A well-formed formula (WFF) is a syntactically valid string following the grammar rules of propositional or first-order logic. In propositional logic, WFFs are built from atomic propositions and connectives (¬, ∧, ∨, →, ↔). In first-order logic, WFFs also include terms, predicates, and quantifiers (∀, ∃), with strict rules about variable binding and scope. Understanding what counts as a valid formula is foundational to defining logical consequence, proof systems, and semantics.
Start with propositional WFFs using simple examples and counterexamples (e.g., 'P ∧ Q' is WFF, but '∧ P' is not). Progress to first-order by adding terms and quantifiers with exercises on spotting syntactic errors. Use recursive grammar definitions and parse trees to visualize structure.
You already know the propositional connectives — ¬, ∧, ∨, →, ↔ — and the basic syntax of propositional logic. A well-formed formula (WFF) is the precise definition of what counts as a grammatically legal string in a logical language. The point is that not every sequence of symbols is meaningful: "∧ P Q ¬" is not a formula any more than "the cat sat the" is a sentence. WFFs are defined by an inductive grammar that tells you exactly which strings are legal.
For propositional logic, the grammar is simple. Every atomic proposition (P, Q, R, …) is a WFF. If φ is a WFF, then ¬φ is a WFF. If φ and ψ are WFFs, then (φ ∧ ψ), (φ ∨ ψ), (φ → ψ), and (φ ↔ ψ) are WFFs. That's it — nothing else is a WFF. This inductive definition is powerful because it gives every formula a unique parse tree: a tree whose leaves are atomic propositions and whose internal nodes are connectives. The parse tree makes the meaning of a formula unambiguous and is the structure used when evaluating formulas with truth tables.

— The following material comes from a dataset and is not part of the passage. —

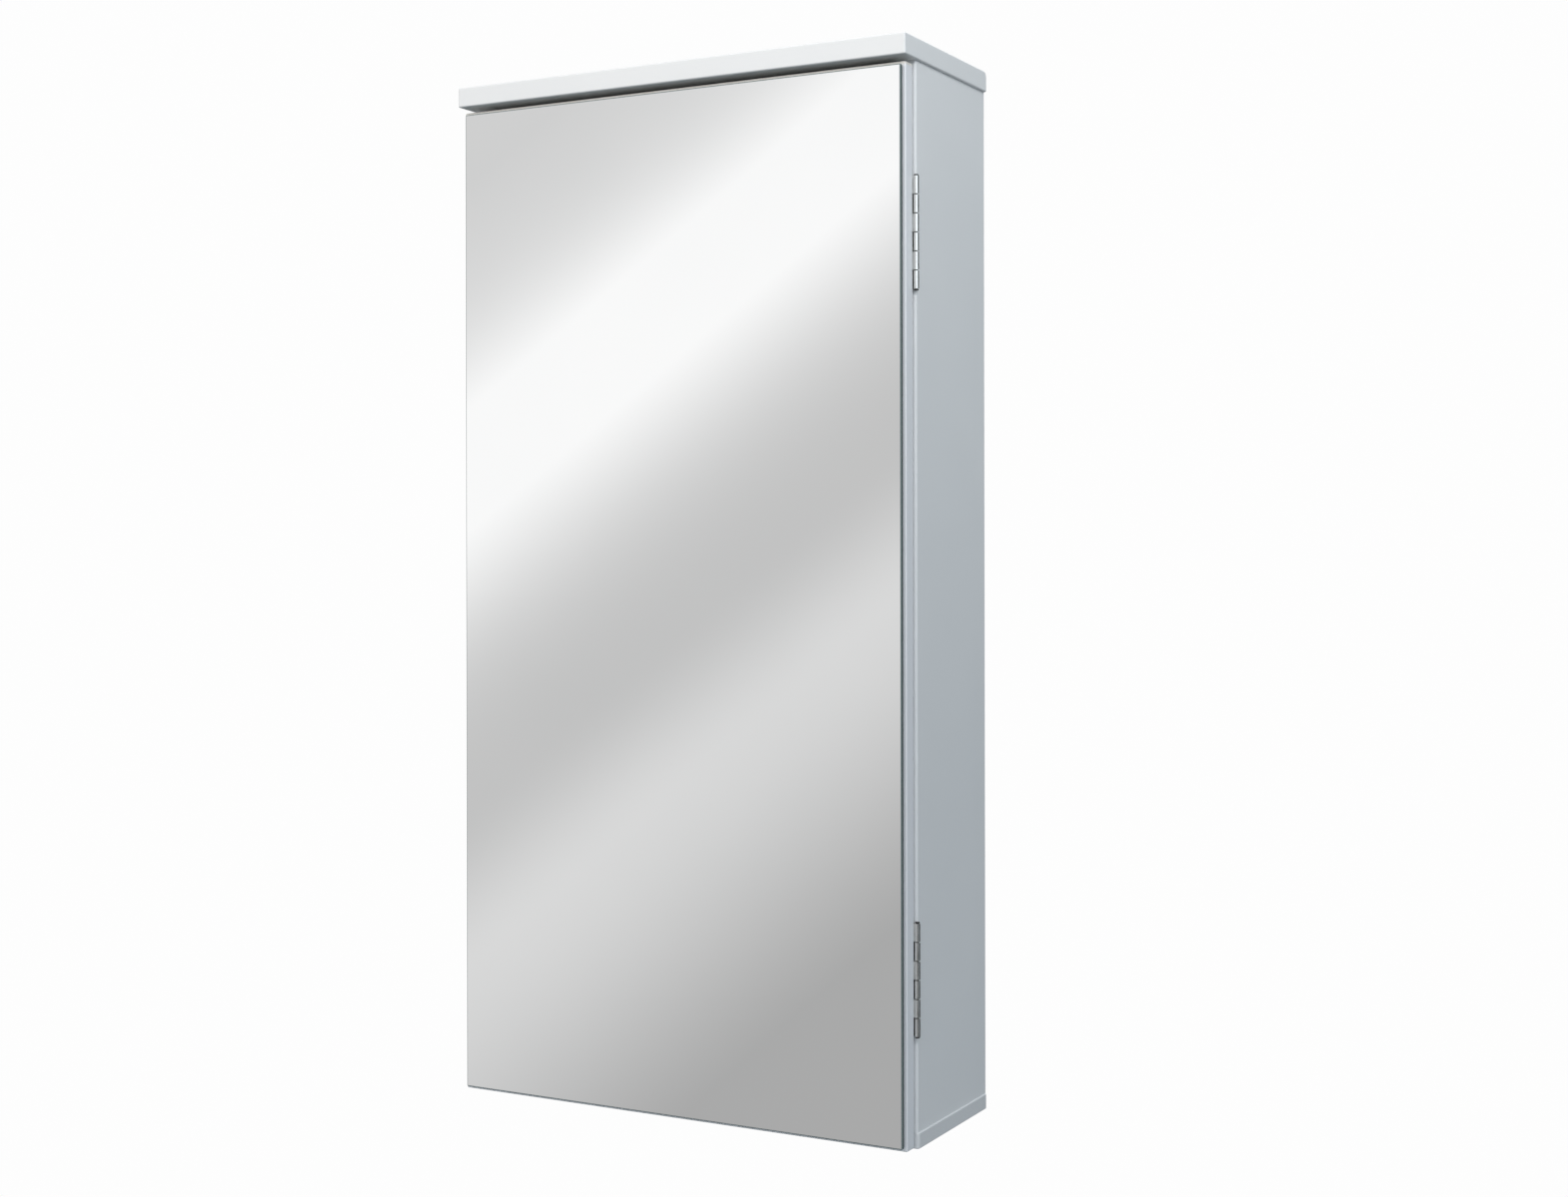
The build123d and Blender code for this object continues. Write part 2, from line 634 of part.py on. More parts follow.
def latch_plunger():
    """Plunger with a magnet pocket in its nose, a stop collar and a tail inside the spring."""
    nose = MAGNET_FACE_Y + MAGNET_PROUD
    tail = PLUNGER_COLLAR_Y[1]
    body = round_part([
        (nose, PLUNGER_COLLAR_Y[0], PLUNGER_R),
        (PLUNGER_COLLAR_Y[0], tail, PLUNGER_COLLAR_R),
        (tail, tail + PLUNGER_TAIL_L, PLUNGER_TAIL_R),
    ])
    with BuildPart() as plunger:
        add(body)
        with Locations(*facing((0, -1, 0), [(LATCH_X, nose, LATCH_MID_Z)])):
            Hole(MAGNET_R, depth=MAGNET_T - MAGNET_PROUD)
    return plunger.part


def latch_magnet():
    return round_part([(MAGNET_FACE_Y, MAGNET_FACE_Y + MAGNET_T, MAGNET_R)])


def latch_spring():
    """Compression spring between the plunger's collar and the end cap."""
    front = PLUNGER_COLLAR_Y[1] + SPRING_WIRE_R
    back = LATCH_Y[1] - LATCH_SPIGOT - SPRING_WIRE_R
    length = back - front
    with BuildPart() as spring:
        with BuildLine() as coil:
            Helix(length / SPRING_TURNS, length, SPRING_R,
                  center=(LATCH_X, front, LATCH_MID_Z), direction=(0, 1, 0))
        with BuildSketch(Plane(origin=coil.line @ 0, z_dir=coil.line % 0)):
            Circle(SPRING_WIRE_R)
        sweep(path=coil.line)
    return spring.part


def latch_screws():
    screw = countersunk_screw(LATCH_SCREW_R, LATCH_SCREW_HEAD_R, LATCH_SCREW_L)
    return copies(screw, facing((1, 0, 0), latch_screw_points(LATCH_FLANGE_T - INNER_X)))


def strike_plate():
    """Steel plate on the back of the door that the magnet pulls."""
    with BuildPart() as plate:
        with BuildSketch(Plane.XZ.offset(-STRIKE_FACE_Y)):
            with Locations((LATCH_X, LATCH_MID_Z)):
                RectangleRounded(STRIKE_W, STRIKE_H, CORNER_R)
        extrude(amount=STRIKE_T)
        with Locations(*facing((0, 1, 0), strike_screw_points(STRIKE_FACE_Y))):
            CounterSinkHole(STRIKE_SCREW_R, STRIKE_SCREW_HEAD_R, depth=STRIKE_T,
                            counter_sink_angle=HEAD_ANGLE)
    return plate.part


def strike_screws():
    screw = countersunk_screw(STRIKE_SCREW_R, STRIKE_SCREW_HEAD_R, STRIKE_SCREW_L)
    return copies(screw, facing((0, 1, 0), strike_screw_points(STRIKE_FACE_Y)))


def build():
    os.makedirs("parts", exist_ok=True)
    save(cornice(), "cornice")
    save(bottom_board(), "bottom_board")
    for name, side in SIDES.items():
        save(side_panel(side), f"{name}_side_panel")
    save(back_panel(), "back_panel")
    save(hanging_rail(), "hanging_rail")
    save(rail_dowels(), "rail_dowels")
    save(top_dowels(), "top_dowels")
    save(bottom_dowels(), "bottom_dowels")
    save(cam_locks(), "cam_locks")
    save(copies(cam_bolt(), facing((0, 0, 1), cam_bolt_points())), "cam_bolts")
    board_screw = countersunk_screw(BOARD_SCREW_R, BOARD_SCREW_HEAD_R, BOARD_SCREW_L)
    save(copies(board_screw, facing((0, 0, -1), board_screw_points())), "bottom_board_screws")
    for name, underside in zip(("lower", "upper"), SHELF_UNDERSIDES):
        save(shelf(underside), f"{name}_shelf")
        save(shelf_pins(underside), f"{name}_shelf_pins")
    save(door_board(), "door_board")
    save(mirror_glass(), "mirror_glass")
    save(mirror_tape(), "mirror_tape_strips")
    frame_leaf = (-CARCASS_D - LEAF_T, -CARCASS_D)
    door_leaf = (DOOR_BACK_Y, DOOR_BACK_Y + LEAF_T)
    for name, mid_z in HINGE_Z.items():
        save(hinge_leaf(mid_z, frame_leaf, 1, -1), f"{name}_hinge_frame_leaf")
        save(hinge_leaf(mid_z, door_leaf, 0, 1), f"{name}_hinge_door_leaf")
        save(hinge_pin(mid_z), f"{name}_hinge_pin")
        save(hinge_screws(mid_z, frame_leaf[0], -1, FRAME_SCREW_L), f"{name}_hinge_frame_screws")
        save(hinge_screws(mid_z, door_leaf[1], 1, DOOR_SCREW_L), f"{name}_hinge_door_screws")
    save(latch_housing(), "latch_housing")
    save(latch_end_cap(), "latch_end_cap")
    save(latch_plunger(), "latch_plunger")
    save(latch_magnet(), "latch_magnet")
    save(latch_spring(), "latch_spring")
    save(latch_screws(), "latch_screws")
    save(strike_plate(), "strike_plate")
    save(strike_screws(), "strike_screws")


build()
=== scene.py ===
import json
import math

import bmesh
import bpy
from mathutils import Matrix, Vector

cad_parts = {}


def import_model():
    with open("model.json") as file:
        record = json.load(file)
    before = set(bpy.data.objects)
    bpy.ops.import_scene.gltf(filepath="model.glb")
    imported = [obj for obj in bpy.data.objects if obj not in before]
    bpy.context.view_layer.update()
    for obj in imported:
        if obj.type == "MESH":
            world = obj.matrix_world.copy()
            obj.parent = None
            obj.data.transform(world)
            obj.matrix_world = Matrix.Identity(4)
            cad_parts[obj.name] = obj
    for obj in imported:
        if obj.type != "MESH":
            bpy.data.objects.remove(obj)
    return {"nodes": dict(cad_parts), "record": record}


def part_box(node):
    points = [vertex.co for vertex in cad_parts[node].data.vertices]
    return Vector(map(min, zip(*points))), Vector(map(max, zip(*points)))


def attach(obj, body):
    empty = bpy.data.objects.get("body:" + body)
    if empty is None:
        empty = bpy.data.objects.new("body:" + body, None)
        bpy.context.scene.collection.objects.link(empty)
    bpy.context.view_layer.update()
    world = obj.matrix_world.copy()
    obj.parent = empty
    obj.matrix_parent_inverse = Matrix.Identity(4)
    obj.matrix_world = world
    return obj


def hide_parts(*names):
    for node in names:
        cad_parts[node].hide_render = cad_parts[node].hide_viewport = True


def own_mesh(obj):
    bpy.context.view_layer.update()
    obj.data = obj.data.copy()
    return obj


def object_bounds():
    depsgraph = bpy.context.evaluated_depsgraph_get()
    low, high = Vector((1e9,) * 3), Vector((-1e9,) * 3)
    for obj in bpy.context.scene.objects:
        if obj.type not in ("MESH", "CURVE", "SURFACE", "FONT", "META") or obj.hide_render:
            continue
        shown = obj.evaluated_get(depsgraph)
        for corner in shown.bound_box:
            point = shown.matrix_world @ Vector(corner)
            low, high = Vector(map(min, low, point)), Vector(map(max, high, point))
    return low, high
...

First-order logic extends this with three new ingredients: terms (built from variables, constants, and function symbols), predicates (applied to terms to make atomic formulas), and quantifiers (∀x and ∃x, which bind the variable x). An atomic formula in FOL is something like P(f(x), c) — a predicate applied to terms. Complex FOL formulas are then built by applying connectives and quantifiers: ∀x ∃y (R(x,y) ∧ ¬P(y)) is a WFF; ∀P(x) is not (you cannot quantify over predicates in first-order logic).
The subtlest new concept in FOL WFFs is variable binding and scope. In ∀x (P(x) → Q(x)), both occurrences of x are *bound* by the universal quantifier — they are not free variables, just formal placeholders. In ∀x P(x) ∧ Q(y), the variable y is *free* — it is not bound by any quantifier and acts like an unspecified parameter. A formula with no free variables is called a sentence (or closed formula); it is either true or false in a given structure. A formula with free variables has a truth value only once the free variables are assigned specific elements from the domain. This distinction matters enormously: sentences express propositions about a structure, while open formulas express properties of elements.
Understanding WFFs is foundational because every subsequent concept in logic — truth, satisfaction, proof, consequence — is defined by induction on the structure of WFFs. When you evaluate a formula's truth value, you recurse through its parse tree. When you define what a proof is, you build it up from WFFs step by step. The grammar of WFFs is the backbone on which all of logic hangs.